Upton believes that the White Paper’s call for the codification of the criminal law is an example of the Government’s desire to ‘limit the discretionary powers of the judiciary’. The Police and Criminal Evidence Act 1984 was itself in some respects a piece of codification. Before it, confessions obtained by oppression and unlawful inducements were inadmissible because of judge-made law. With the Police and Criminal Evidence Act, this was incorporated into statute. It would surely be a good thing to have the law precisely stated in one place rather than in a mass of case law. A ‘core criminal code’ would help make the law accessible to the public, which Dicey regarded as one of the key features of the rule of law.
Chris Purnell
Pratt’s Bottom, Kent
Vol. 23 No. 14 · 19 July 2001
From P. Le Pelley
In his discussion of the Government's criminal justice proposals (LRB, 21 June), John Upton seems to belittle the need for a comprehensive criminal code.
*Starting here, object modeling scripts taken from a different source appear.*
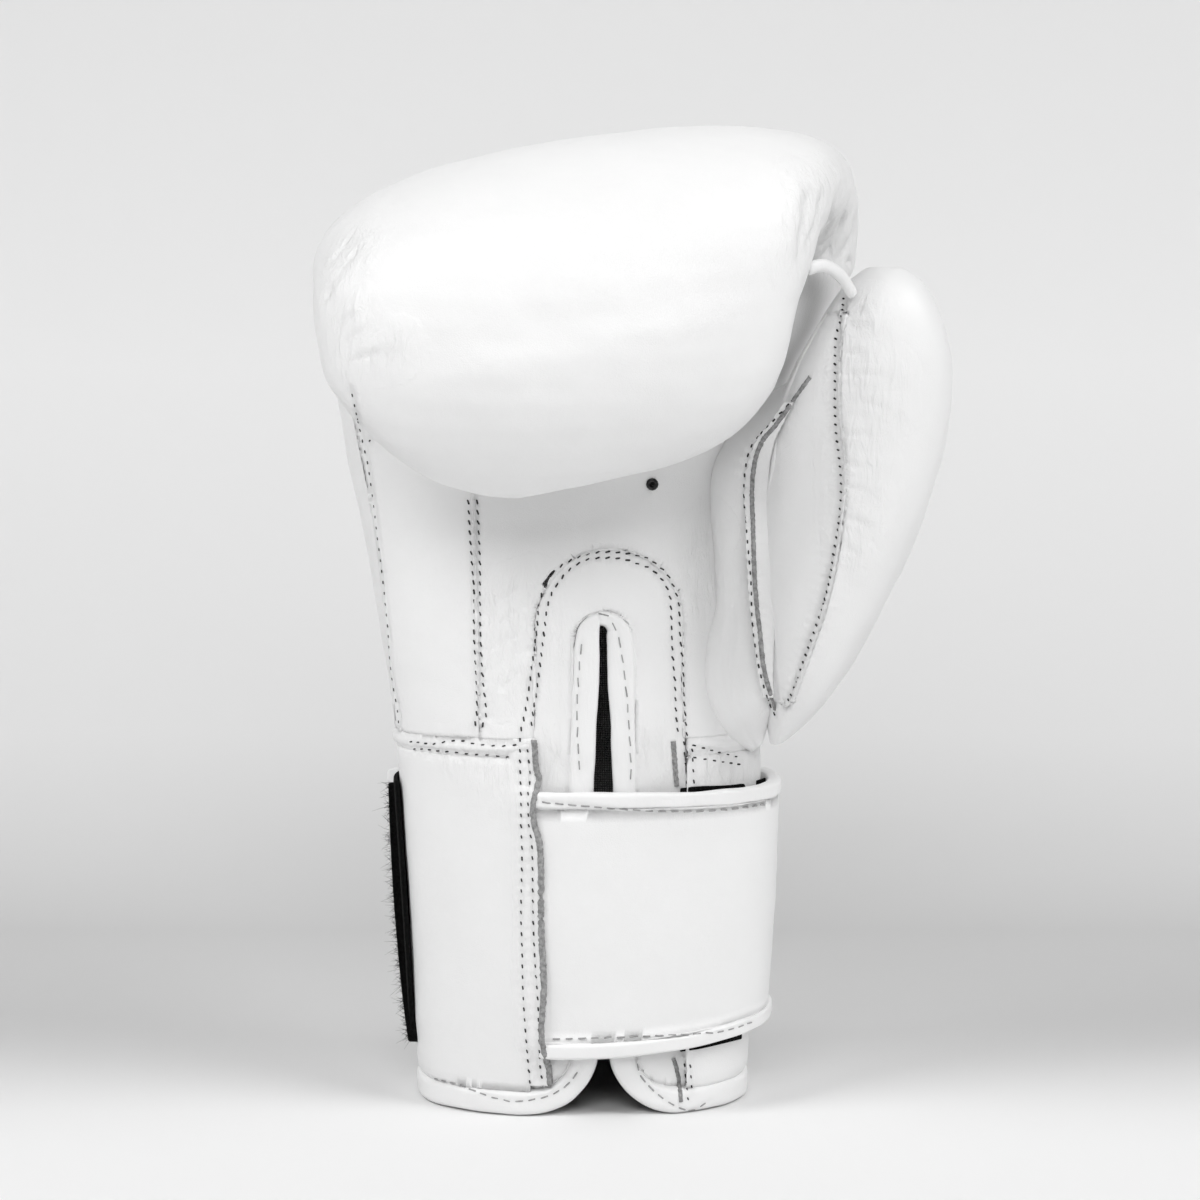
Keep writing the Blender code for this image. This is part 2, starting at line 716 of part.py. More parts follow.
def hem_run():
    """The binding round the hem, from the left corner over the back to the right corner."""
    section = sleeve(HEM_HEIGHT / 2, -CUFF_WALL / 2)
    foot = SLIT_WIDTH / 2 + SLIT_CORNER
    left, right = section.angle_at(SLIT_X - foot), section.angle_at(SLIT_X + foot)
    run = []
    for angle in steps(left, right - TAU, 32):
        ahead, behind = Vector(section.at(angle - 0.01)), Vector(section.at(angle + 0.01))
        normal = Vector((0, 0, 1)).cross((ahead - behind).to_3d()).normalized()
        point = Vector((*section.at(angle), HEM_HEIGHT / 2))
        run.append((point, normal, HEM_HEIGHT, HEM_THICKNESS))
    return run


def build_edge_binding():
    """One band of leather: round the hem, round both corners of the cuff and up both sides of the slit."""
    run = slit_cap(-1) + slit_run(-1) + hem_run() + slit_run(1)[::-1] + slit_cap(1)[:0:-1]
    path, normals, widths, thicknesses = zip(*run)
    sweep("edge_binding", WHITE_LEATHER, path, normals, widths, thicknesses, closed=True)


def thumb_section(share):
    left, right, front, back, power = blend(THUMB, share)
    return Section(
        THUMB_X + left * THUMB_WIDTH,
        THUMB_X + right * THUMB_WIDTH,
        THUMB_Y + front * THUMB_DEPTH,
        THUMB_Y + back * THUMB_DEPTH,
        power,
    )


def thumb_angles(section, share, gap=0.0):
    """Columns from the front seam round the outside to the hand, then across the inner panel."""
    x = section.left + blend(THUMB_SEAM, share)[0] * (section.right - section.left)
    front = section.angle_at(x) - TAU
    hand = math.radians(195)
    outside = THUMB_COLUMNS - THUMB_PANEL_COLUMNS
    return steps(front, hand, outside) + steps(hand, front + TAU, THUMB_PANEL_COLUMNS)[1:-1]


def build_thumb():
    """The padded thumb round its hollow, open to the hand."""
    outer, inner = [], []
    for share in THUMB_SHARES:
        z = THUMB_FOOT + share * THUMB_HEIGHT
        section = thumb_section(share)
        outer.append(level_ring(section, z, thumb_angles(section, share)))
        if THUMB_SHARES[THUMB_SKIPPED] <= share <= 1 - THUMB_SHARES[THUMB_SKIPPED]:
            section = section.grown(-THUMB_WALL * min(1.0, 0.35 + 2.2 * share))
            inner.append(level_ring(section, z, thumb_angles(section, share)))
    outside = THUMB_COLUMNS - THUMB_PANEL_COLUMNS

    def present(i, j):
        low, high = THUMB_SHARES[i], THUMB_SHARES[i + 1]
        if j >= outside:
            return low < PANEL_LOW or high > PANEL_HIGH
        z = THUMB_FOOT + low * THUMB_HEIGHT
        facing_hand = outside - 5 <= j <= outside - 2
        return not (facing_hand and in_thumb_window(z) and in_thumb_window(z + THUMB_HEIGHT / 16))

    wall(
        "thumb_pad",
        WHITE_LEATHER,
        outer,
        inner,
        present,
        wrap=True,
        capped=(True, True),
        skipped=THUMB_SKIPPED,
    )


def build_thumb_panel():
    """The thin leather on the palm side of the thumb, in the pad's opening."""
    outer, inner = [], []
    gap = SEAM_GAP / THUMB_HEIGHT
    for share in steps(PANEL_LOW + gap, PANEL_HIGH - gap, 12):
        for rows, depth in ((outer, 0.0), (inner, -LEATHER)):
            section = thumb_section(share).grown(depth)
            columns = thumb_angles(section, share)
            side = SEAM_GAP / (section.back - section.front) * 2
            low = columns[THUMB_COLUMNS - THUMB_PANEL_COLUMNS] + side
            angles = steps(low, columns[0] + TAU - side, THUMB_PANEL_COLUMNS)
            rows.append(level_ring(section, THUMB_FOOT + share * THUMB_HEIGHT, angles))
    wall("thumb_inner_panel", WHITE_LEATHER, outer, inner)


def build_thumb_welt():
    """The roll of leather in the groove between palm and thumb, and the rolled edge at the thumb's top."""
    path, normals, widths = [], [], []
    for share in steps(0.035, 0.93, 16):
        z = CUFF_HEIGHT + share * PALM_HEIGHT
        width = blend(WELT, share)[0] * WELT_WIDTH
        x = seam(RIGHT_SEAM, z)
        y = sleeve(z).front_at(x) - 0.56 * width
        path.append(Vector((x + 0.34 * width, y, z + hand_tilt(z) * x)))
        normals.append(Vector((0, -1, 0)))
        widths.append(width)
    sweep("thumb_welt", WHITE_LEATHER, path, normals, widths, [0.85 * w for w in widths])
    points = [
        (
            THUMB_X + x * THUMB_WIDTH,
            THUMB_Y + y * THUMB_DEPTH,
            THUMB_FOOT + z * THUMB_HEIGHT,
        )
        for x, y, z in LINK
    ]
    tube("thumb_link", WHITE_LEATHER, points, LINK_DIAMETER)


def strap_course(angle):
    return blend(STRAP_COURSE, math.degrees(angle))


def strap_point(angle, share, out):
    """A point on the strap: share 0 at its lower edge and 1 at its upper edge, out from its inner face."""
    lift, rise = strap_course(angle)
    low = STRAP_BOTTOM + rise * STRAP_HEIGHT
    z = low + share * (STRAP_TOP - low)
    x, y = sleeve(z, lift * STRAP_LIFT + out).at(angle)
    return Vector((x, y, z))


def strap_layer(name, finish, start, end, columns, low, high):
    """A layer of the strap between two angles, and between two distances out from its inner face."""
    edge = (STRAP_EDGE + SEAM_GAP) / STRAP_HEIGHT
    angles = steps(math.radians(start), math.radians(end), columns)
    outer, inner = [], []
    for share in steps(edge, 1 - edge, 2):
        outer.append([strap_point(a, share, high) for a in angles])
        inner.append([strap_point(a, share, low) for a in angles])
    return wall(name, finish, outer, inner)


def build_strap():
    """The closing strap in two layers, its folded edges and the two tapes that hold it."""
    leather = STRAP_LINING + SEAM_GAP
    total = leather + STRAP_THICKNESS
    strap_layer("strap", WHITE_LEATHER, STRAP_START, STRAP_END, 32, leather, total)
    strap_layer("strap_lining", DARK_CLOTH, STRAP_START, HOOK_START - 0.5, 26, 0.0, STRAP_LINING)
    strap_layer("hook_patch", BLACK_TAPE, HOOK_START, HOOK_END, 6, 0.0, STRAP_LINING)
    for name, share in (("strap_binding_bottom", 0.0), ("strap_binding_top", 1.0)):
        side = STRAP_EDGE / 2 / STRAP_HEIGHT
        share += side if share == 0.0 else -side
        path, normals = [], []
        for angle in steps(math.radians(STRAP_START), math.radians(STRAP_END), 32):
            path.append(strap_point(angle, share, total / 2))
            normals.append((strap_point(angle, share, total) - strap_point(angle, share, 0)).normalized())
        thickness = total + 2 * EDGE_FOLD
        sweep(name, WHITE_LEATHER, path, normals, [STRAP_EDGE] * len(path), [thickness] * len(path))


def build_loop():
    outer, inner = [], []
    angles = steps(math.radians(LOOP_START), math.radians(LOOP_END), 10)
    for z in steps(STRAP_BOTTOM, STRAP_TOP, 2):
        outer.append(level_ring(sleeve(z, SEAM_GAP + LOOP_THICKNESS), z, angles))
        inner.append(level_ring(sleeve(z, SEAM_GAP), z, angles))
    wall("loop_patch", BLACK_TAPE, outer, inner)


def lining_half(z):
    """Half width of the lining's opening behind the slit and its flared foot."""
    inner = SLIT_CORNER - SLIT_EDGE - 2 * SEAM_GAP
    drop = max(SLIT_CORNER - z, 0.0)
    return SLIT_WIDTH / 2 + SLIT_CORNER - math.sqrt(max(inner**2 - drop**2, 0.0))


def build_lining():
    """The cloth lining of cuff and hand, open behind the slit and at the thumb."""
    gap = 2 * SEAM_GAP
    outer, inner = [], []
    heights = steps(HEM_HEIGHT + SEAM_GAP, LINING_TOP, 10)
    for z in heights:
        half = lining_half(z)
        for rows, out in ((outer, -gap), (inner, -gap - LINING)):
            section = cavity(z).grown(out)
            right, left = section.angle_at(SLIT_X + half), section.angle_at(SLIT_X - half)
            angles = steps(right - TAU, left, 26)
            rows.append(level_ring(section, z, angles, hand_tilt(z)))

    def present(i, j):
        facing_thumb = 4 <= j <= 6 and in_thumb_window(heights[i]) and in_thumb_window(heights[i + 1])
        return not facing_thumb

    wall("lining", DARK_CLOTH, outer, inner, present)


def main():
    build_fist()
    build_palm()
    build_tongue()
    build_cuff()
    build_edge_binding()
    build_thumb()
    build_thumb_panel()
    build_thumb_welt()
    build_strap()
    build_loop()
    build_lining()


def set_on_base():
    """Moves the glove so that the origin is under the middle of its box, at the hem."""
    bpy.context.view_layer.update()
    solids = [piece for piece in GLOVE.objects if piece.type != "EMPTY"]
    corners = [piece.matrix_world @ Vector(corner) for piece in solids for corner in piece.bound_box]
    low = [min(corner[axis] for corner in corners) for axis in range(3)]
    high = [max(corner[axis] for corner in corners) for axis in range(3)]
    ORIGIN.location = (-(low[0] + high[0]) / 2, -(low[1] + high[1]) / 2, -low[2])
    bpy.context.view_layer.update()


for stale in list(bpy.data.objects):
    bpy.data.objects.remove(stale)
GLOVE = bpy.data.collections.new("boxing_glove")
CUTTERS = bpy.data.collections.new("cutters")
bpy.context.scene.collection.children.link(GLOVE)
bpy.context.scene.collection.children.link(CUTTERS)
ORIGIN = bpy.data.objects.new("glove_origin", None)
GLOVE.objects.link(ORIGIN)
main()
set_on_base()
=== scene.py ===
"""Looks of the white boxing glove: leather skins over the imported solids, seams, stitches, studio and camera.

Lengths are metres unless a name or comment says mm. Seams and folds are drawn as points in the photograph's
1200 by 1200 view, and each point is cast from the camera onto the leather that carries it.
"""

import math

import bmesh
import bpy
import numpy as np
from mathutils import Matrix, Vector
from mathutils.bvhtree import BVHTree
from mathutils.kdtree import KDTree


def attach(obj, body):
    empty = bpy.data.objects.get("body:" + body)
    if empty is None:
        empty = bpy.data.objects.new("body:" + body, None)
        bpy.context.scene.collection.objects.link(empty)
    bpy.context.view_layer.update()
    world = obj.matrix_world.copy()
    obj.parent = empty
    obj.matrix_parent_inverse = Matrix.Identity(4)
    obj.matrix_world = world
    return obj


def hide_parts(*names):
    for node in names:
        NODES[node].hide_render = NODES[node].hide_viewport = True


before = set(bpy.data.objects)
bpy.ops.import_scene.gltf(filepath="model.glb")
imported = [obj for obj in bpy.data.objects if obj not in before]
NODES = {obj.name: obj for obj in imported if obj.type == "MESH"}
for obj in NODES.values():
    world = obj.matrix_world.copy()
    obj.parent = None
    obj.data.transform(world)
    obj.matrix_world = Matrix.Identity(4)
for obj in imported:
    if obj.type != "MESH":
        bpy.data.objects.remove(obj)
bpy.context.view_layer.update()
RNG = np.random.default_rng(7)
MM = 0.001

# Camera, as the photograph was taken
PHOTO_SIDE = 1200
LENS = 90.0
SENSOR = 36.0
DISTANCE = 0.930
ELEVATION = math.radians(5.0)
AIM = Vector((-0.0097, 0.0182, 0.154))


def make_camera():
    """The camera, level with the photograph's and aimed at the middle of the glove."""
    data = bpy.data.cameras.new("camera")
    data.lens = LENS
    data.sensor_width = SENSOR
    data.clip_start = 0.01
    camera = bpy.data.objects.new("camera", data)
    back = Vector((0, -math.cos(ELEVATION), math.sin(ELEVATION)))
    camera.location = AIM + DISTANCE * back
    camera.rotation_euler = (-back).to_track_quat("-Z", "Y").to_euler()
    bpy.context.scene.collection.objects.link(camera)
    bpy.context.scene.camera = camera
    bpy.context.view_layer.update()
    return camera


CAMERA = make_camera()
EYE = CAMERA.matrix_world.translation.copy()


def pixel_ray(px, py):
    """The unit direction from the camera through a pixel of the photograph."""
    half = SENSOR / LENS / 2
    x = (px / PHOTO_SIDE * 2 - 1) * half
    y = (1 - py / PHOTO_SIDE * 2) * half
    return (CAMERA.matrix_world.to_3x3() @ Vector((x, y, -1.0))).normalized()


# Materials


def nodes_of(name):
    """A new material, its node tree and its main shader."""
    material = bpy.data.materials.new(name)
    material.use_nodes = True
    tree = material.node_tree
    return material, tree, tree.nodes["Principled BSDF"]


def add(tree, kind, **settings):
    """A new node with these settings."""
    node = tree.nodes.new(kind)
    for key, value in settings.items():
        setattr(node, key, value)
    return node


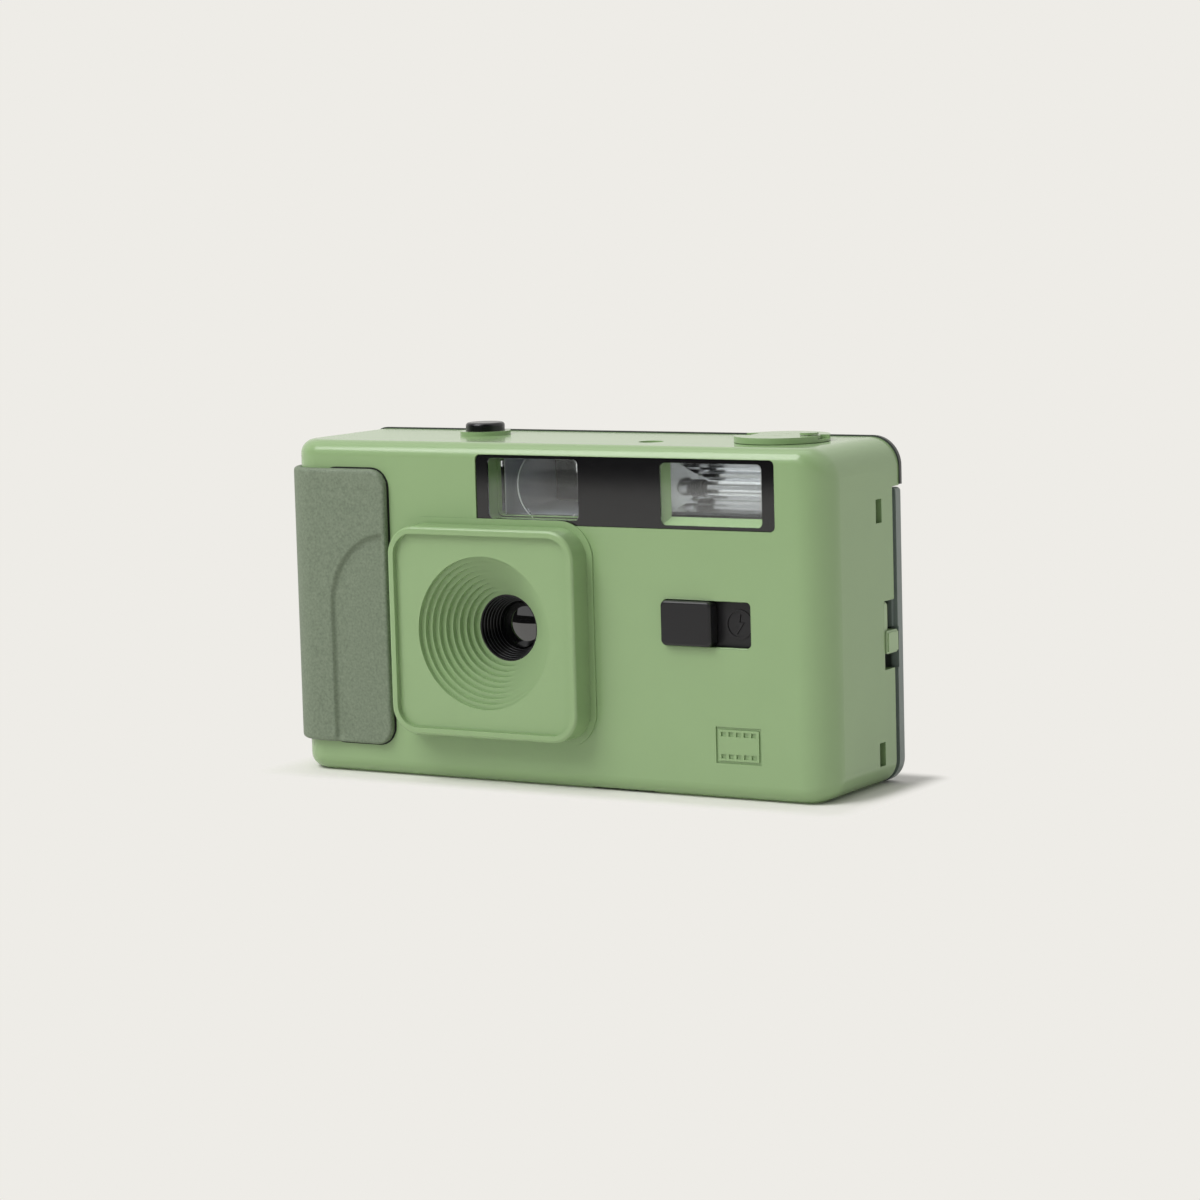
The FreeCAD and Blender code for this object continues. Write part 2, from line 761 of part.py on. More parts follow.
def make_lens_surround():
    """The square block, with a raised lip, and the stepped cup that runs back to the barrel."""
    half_width = "block_width / 2"
    half_tall = "block_tall / 2"
    body = doc.addObject("PartDesign::Body", "surround_block")
    sketch = body_sketch(body, "XZ_Plane", "body_depth / 2")
    draw_round_rectangle(sketch, "lens_x - " + half_width, "lens_x + " + half_width, "lens_z - " + half_tall,
                         "lens_z + " + half_tall, ("block_corner",) * 4)
    pad = body.newObject("PartDesign::Pad", "surround_pad")
    pad.Profile = sketch
    drive(pad, "Length", "block_height")
    drive(pad, "TaperAngle", "-block_draft / 2")
    doc.recompute()
    front = value("-body_depth / 2 - block_height")
    names = edges_of(pad.Shape, lambda point: abs(point.y - front) < TOUCH)
    body_fillet(body, pad, names, "lip_width * 0.4")
    cup = rod_y("surround_cup", "lens_x", "lens_z", "0", "recess_floor + cup_lap", "cup_radius",
                "barrel_radius + cup_neck")
    flange = slab_y("surround_flange", "-flange_height", "0", "lens_x - %s - flange_width" % half_width,
                    "lens_x + %s + flange_width" % half_width, "lens_z - %s - flange_width" % half_tall,
                    "lens_z + %s + flange_width" % half_tall, ("block_corner + flange_width",) * 4)
    tools = [slab_y("surround_face", "-block_height - 1", "lip_height - block_height",
                    "lens_x - %s + lip_width" % half_width, "lens_x + %s - lip_width" % half_width,
                    "lens_z - %s + lip_width" % half_tall, "lens_z + %s - lip_width" % half_tall,
                    ("block_corner - lip_width",) * 4)]
    steps = SIZES["recess_steps"]
    face = "(lip_height - block_height)"
    for step in range(steps):
        radius = "recess_radius - (recess_radius - barrel_radius) * %d / recess_steps" % step
        reach = "%s + (recess_floor - %s) * %d / recess_steps" % (face, face, step + 1)
        tools.append(rod_y("recess_step_%d" % step, "lens_x", "lens_z", "-block_height - 1", reach, radius))
    tools.append(rod_y("surround_bore", "lens_x", "lens_z", "-block_height", "recess_floor + 2",
                       "barrel_radius + 0.05"))
    return node(cut("lens_surround", fuse("surround_solid", [body, flange, cup]), tools))


def make_grip_scoop():
    """The shallow hollow for the fingers: a step on its left and upper side that runs out to the right."""
    radius = "((grip_right - scoop_left)^2 + (scoop_top - scoop_turn)^2) / (2 * (grip_right - scoop_left))"
    bow = rod_y("scoop_bow", "scoop_left + %s" % radius, "scoop_turn", "-10", "5", radius)
    straight = box("scoop_straight", "scoop_left", "grip_right + 5", "-10", "5", "grip_base - 5", "scoop_turn")
    depth = box("scoop_tilt", "grip_right - grip_width", "grip_right", "-grip_width", "0", "0", "body_height")
    lean = "atan(scoop_depth / scoop_width)"
    depth.Placement = FreeCAD.Placement(Vector(), Rotation(Vector(0, 0, -1), 1))
    drive(depth, "Placement.Rotation.Angle", lean)
    drive(depth, "Placement.Base.x", "grip_right - grip_width * (cos(%s) + sin(%s))" % (lean, lean))
    drive(depth, "Placement.Base.y", deep("grip_width * (sin(%s) - cos(%s)) - grip_skin" % (lean, lean)))
    return common("grip_scoop", fuse("scoop_area", [bow, straight]), depth)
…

All the Constitutions written since the war for Commonwealth countries contain these two provisions: 1. that no person shall be convicted of a criminal offence unless that offence is defined, and the penalty therefore is prescribed in a written law and 2. that no person who shows that he has been tried for a criminal offence and either convicted or acquitted shall again be tried for that offence. Does Britain deserve anything less?